(写真提供:Photo AC)
近年、国や地域別の幸福度ランキングや「ウェルビーイング」という言葉が注目を集めています。この「幸福」というテーマについて、京都大学人と社会の未来研究院の内田由紀子教授は「自分たちが生きている文化・社会環境におけるウェルビーイングとは何かを問い、データを適切に解釈すべき」と語ります。今回は、内田教授が国際比較を通して日本社会における幸せの特徴を探った著書『日本人の幸せ―ウェルビーイングの国際比較』から一部を抜粋してお届けします。

幸せの統計学

日ごろの暮らしの中で、皆さんはどのような時に幸せを感じますか。

そもそも、幸せとは一体どういうものでしょうか。多くの人が重要だと考えている要因は、健康や経済状態、友人との付き合い、あるいは毎日の楽しみです。もちろんそれぞれがどれぐらい大事かというのは個人の価値観や状況によっても違います。

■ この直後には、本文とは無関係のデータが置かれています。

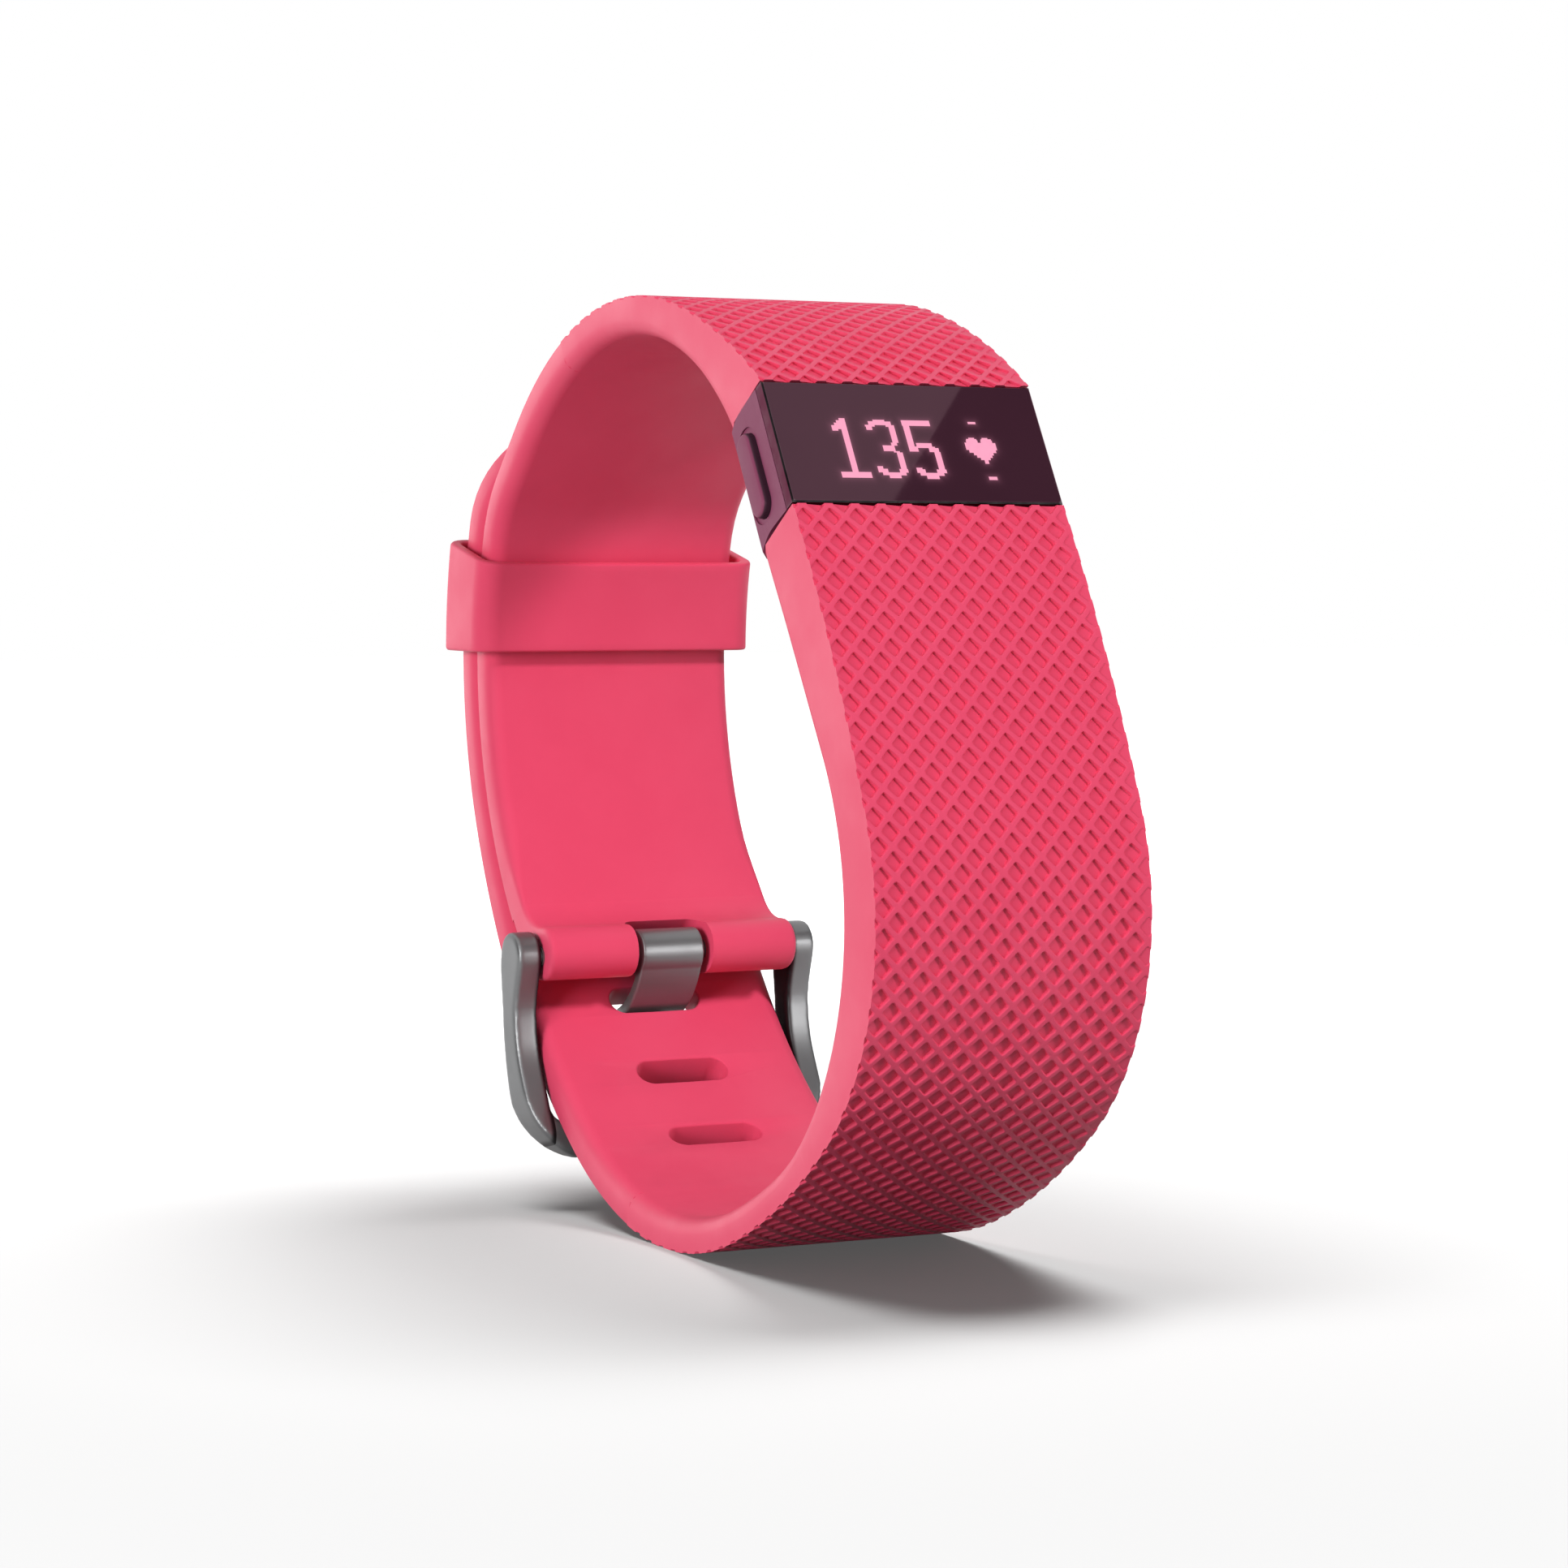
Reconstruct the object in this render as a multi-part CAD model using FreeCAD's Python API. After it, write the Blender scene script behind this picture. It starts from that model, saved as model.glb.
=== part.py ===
"""Fitness tracker band, closed and buckled as on a wrist.

Millimetres. X runs across the band, along the wrist. -Y is the display side, +Y the buckle side, +Z is up.
The origin is the middle of the wrist opening.
"""

import FreeCAD
import Part
import math
import os

V = FreeCAD.Vector
ALONG_X = V(1, 0, 0)

# ---- band ----
BAND_WIDTH = 21.0
HALF = BAND_WIDTH / 2
STRAP_THICK = 2.5
LAYER_GAP = 0.4            # between the two strap layers at the back
EDGE_CUT = 0.7             # long edges on the wrist side
RUN_CLEAR = 0.05           # radial clearance of every pin and plunger
FIT_GAP = 0.1              # between parts that sit inside one another
OVER = 1.0                 # how far a cutting shape stands past what it cuts

# ---- loop: one circle at the back; every other arc of the outer face is in proportion to it ----
BACK_R = 33.9
BACK_Y, BACK_Z = 0.0059 * BACK_R, 0.2330 * BACK_R
TOP_TURN = 27.3            # strap turns down from the display plane at the upper seam
TOP_FRONT_R, TOP_FRONT_SWEEP = 1.3805 * BACK_R, 18.8
TOP_CROWN_R, TOP_CROWN_SWEEP = 0.8879 * BACK_R, 58.5
TOP_JOIN = 16.0            # angle on the back circle where the top arcs end
TOP_SKIN_HEADING = 48.0    # inner face leaves the module at this angle
FRONT_TURN = 2.0
FRONT_R, FRONT_SWEEP = 3.8348 * BACK_R, 10.0
CHEEK_R, CHEEK_SWEEP = 0.5900 * BACK_R, 71.8
BASE_R, BASE_SWEEP = 1.4395 * BACK_R, 19.7
BASE_JOIN = -22.0          # angle on the back circle where the bottom arcs end
FRONT_SKIN_TURN = 1.5
FRONT_SKIN_STRAIGHT = 0.4572 * BACK_R

# ---- module: a flat display between the two strap roots ----
MODULE_LENGTH = 9.5        # along the band, at the display
MODULE_THICK = 6.0
MODULE_TILT = 60.0         # display face above horizontal, degrees
MODULE_Y, MODULE_Z = -0.5516 * BACK_R, 0.6873 * BACK_R
SEAM_STRAIGHT = 3.4        # depth at which both seams start to bend
SEAM_BEND_R = 4.0
SEAM_GAP = 0.08

# ---- long strap: tip and slots ----
TIP_LENGTH = 12.5
TIP_START = 17.0           # angle on the back circle where the tip starts to narrow
SLOT_LENGTH, SLOT_WIDTH = 7.6, 2.5
SLOT_PITCH, SLOT_COUNT = 7.2, 8
SLOT_IN_USE = 2            # which slot the tongue is through, and where round the loop it sits
SLOT_ANGLE = -48.99

# ---- buckle ----
PIN_R = 0.75
PIN_TIP_R = 0.55
PIN_INSIDE, PIN_ANGLE = 2.6, -46.9           # pin axis, inside the back circle
KNUCKLE_R = 2.0
KNUCKLE_OFF = 0.3          # middle of the knuckle, inwards from the pin axis
KNUCKLE_FILLET = 4.0
KNUCKLE_CROWN = 3.5
KNUCKLE_NOTCH = 6.4
KNUCKLE_CUT = 0.3
NOTCH_BEHIND, NOTCH_ROUND = 0.7, 0.9
FRAME_THICK = 2.6
FRAME_EYE_R = 1.9
FRAME_EYE_OUT = 0.95       # middle of the arm's round end, outwards from the pin axis
FRAME_LENGTH = 14.4         # middle of the round end to the far bar
BAR_SEARCH = -110.0        # the far bar lies above the strap between this angle and the pin
FRAME_BOW = 1.5            # how far the arms bow out from the straight line
FRAME_SIDE = 0.2           # gap between strap edge and arm
ARM_WIDTH = 2.0
BAR_WIDTH = 3.0
FRAME_CORNER, FRAME_INNER_CORNER = 5.5, 1.0
BAR_GAP = 0.94             # far bar to strap
PIN_SEAT = 1.2             # how deep the pin tips sit in the arms
TONGUE_WIDTH = 5.2
TONGUE_THICK = 0.9
TONGUE_EYE_R = 1.8
TONGUE_BEND_R = 2.6
TONGUE_PAST_SLOT = 0.6     # straight part past the middle of the strap
TONGUE_REST = 0.05         # gap to the bar it rests on
TONGUE_OVER = 1.6          # how far the tip reaches past the middle of the bar

# ---- keeper ----
KEEPER_ANGLE = 7.3         # middle of the keeper, from the centre of the back circle
KEEPER_LENGTH = 7.9
KEEPER_WALL = 1.15
KEEPER_CLEAR = 0.3
KEEPER_CORNER = 1.8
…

元気な時にはあまり健康については考えずに「お金がもっとあったらなあ」などと願ったりします。しかし病気になったとたん健康のありがたさに気がつく、という場合もあるでしょう。人はその時に「足りない」ものが充足すれば幸せになれるのではと考えがちです。

逆に言えばすでに持っているものを評価して「幸せだなあ」とかみしめる機会は少ないのかもしれません。今あるものに充足を感じることができるなら、私たちはもっと幸せになれる気もするのですけれど。